HARI KE-5 : EMERGENCY STOP DI KALABAHI!
Walau dengan jangkar dan baling-baling rusak, kami masih sempat menyelam di dua lokasi sebelum kembali ke tempat aman di Pelabuhan Kalabahi di Alor. Arus di seputar Alor memang istimewa menyulitkan bagi tim penyelam dalam melakukan pengambilan data. Tapi kami berhasil mencapai Kalabahi titik awal perjalanan kami, tujuannya untuk perbaikan kapal seperlunya. Ternyata kerusakannya cukup parah. Jangkar bengkok dan tidak bisa dipakai lagi, sementara baling-baling patah satu bilahnya dan dua lagi retak. Semuanya kami kirim ke panda besi untuk diperbaiki.
Saat malam tiba, kejadian buruk lain terjadi, yaitu koki kami, Pak Salim, jatuh sakit. Tiba-tiba, sekembalinya dari ATM untuk mengambil uang, ia mengeluhkan lengan kanan dan kaki kiri terasa kebas. Satu jam kemudian, ia tidak bisa mengangkat tangan kanan dan kakinya, dan mulai sulit berbicara. Kami langsung membawanya ke UGD terdekat. Dokter mengatakan mungkin ia terkena stroke ringan, dan dokter akan melakukan observasi selama 24 jam penuh.
Keadaan memaksa kami berhenti beberapa hari setelah 6 hari penuh berlayar, kami merasa lega karena bisa beristirahat sejenak dari melakukan survey, dan ada lebih banyak waktu untuk memasukkan data.
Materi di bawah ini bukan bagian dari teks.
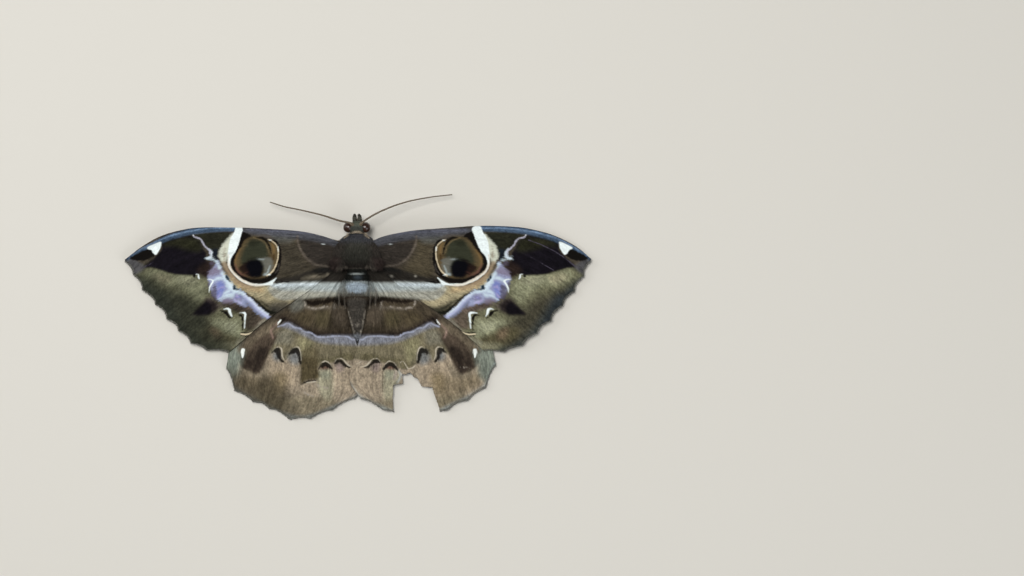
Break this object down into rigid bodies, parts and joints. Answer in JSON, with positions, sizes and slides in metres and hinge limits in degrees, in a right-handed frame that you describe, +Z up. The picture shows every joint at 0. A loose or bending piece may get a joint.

Sebagian tim menemani Pak Salim di rumah sakit, saya memilih memanfaatkan waktu untuk berkomunikasi dengan tim di Jakarta dan Kupang untuk evakuasi Pak Salim kembali ke Kendari. Dokter mengatakan, Pak Salim mengalami stroke ringan dan tekanan darah tinggi. Kondisinya sudah membaik dan mulai bisa menggerakkan tangan dan kaki. Ia juga sudah bisa keluar dari UGD dan menempati kamar perawatan biasa.
Hari berikutnya, tim memanfaatkan waktu istirahat untuk jalan-jalan ke Pantai Sabanjar, sebuah lokasi wisata pantai yang dikelola oleh Dinas Perikanan dan Kelautan Alor. Pak Mus, salah satu anggota ekspedisi yang berasal dari Alor, adalah penanggung jawab kawasan pantai tersebut. Pantainya indah, pemandangannya seperti dalam kartu pos, dengan laut bening seperti kolam renang dan perbukitan hijau Alor dan Pantar sebagai latar belakang. Sayang sekali promosi tidak banyak dilakukan, sehingga pantai ini sepi pengunjung dan terbengkalai. Setelah puas bermain di pantai, kami berkunjung ke pengrajin songket, beli kain untuk oleh-oleh.
Saat kembali ke Menami, berita buruk lain berdatangan. Surat-surat Menami ada kesalahan, sehingga kami tidak mendapat ijin berlayar. Untungnya Tutus berhasil mengatasi masalah ini keesokan harinya.
Suku cadang yang kami pesan dari Jakarta, ‘tersangkut’ di Kupang, sehingga kami harus menunggu satu hari lagi. Untungnya jangkar dan baling-baling yang diperbaiki sudah selesai, sehingga hari Sabtu pagi kami bisa berlayar kembali meninggalkan Kalabahi.
Pak Salim
Akhirnya, kami harus melambaikan tangan kepada koki kami, Pak Salim. Ia tidak mungkin melanjutkan perjalanan, harus terbang ke Kupang, untuk kemudian terbang ke Kendari lewat Denpasar, dan melanjutkan pengobatan di Kendari dengan ditemani keluarga dekat.
Pak Salim memang berasal dari Kendari, namun ia bekerja di Wakatobi. Ia memulai karirnya di dunia konservasi sebagai seorang kader Operation Wallacea, juga bekerja sebagai juru masak di Pulau Hoga. Kemudian ia bergabung dengan WWF sebagai koki kepala di Menami.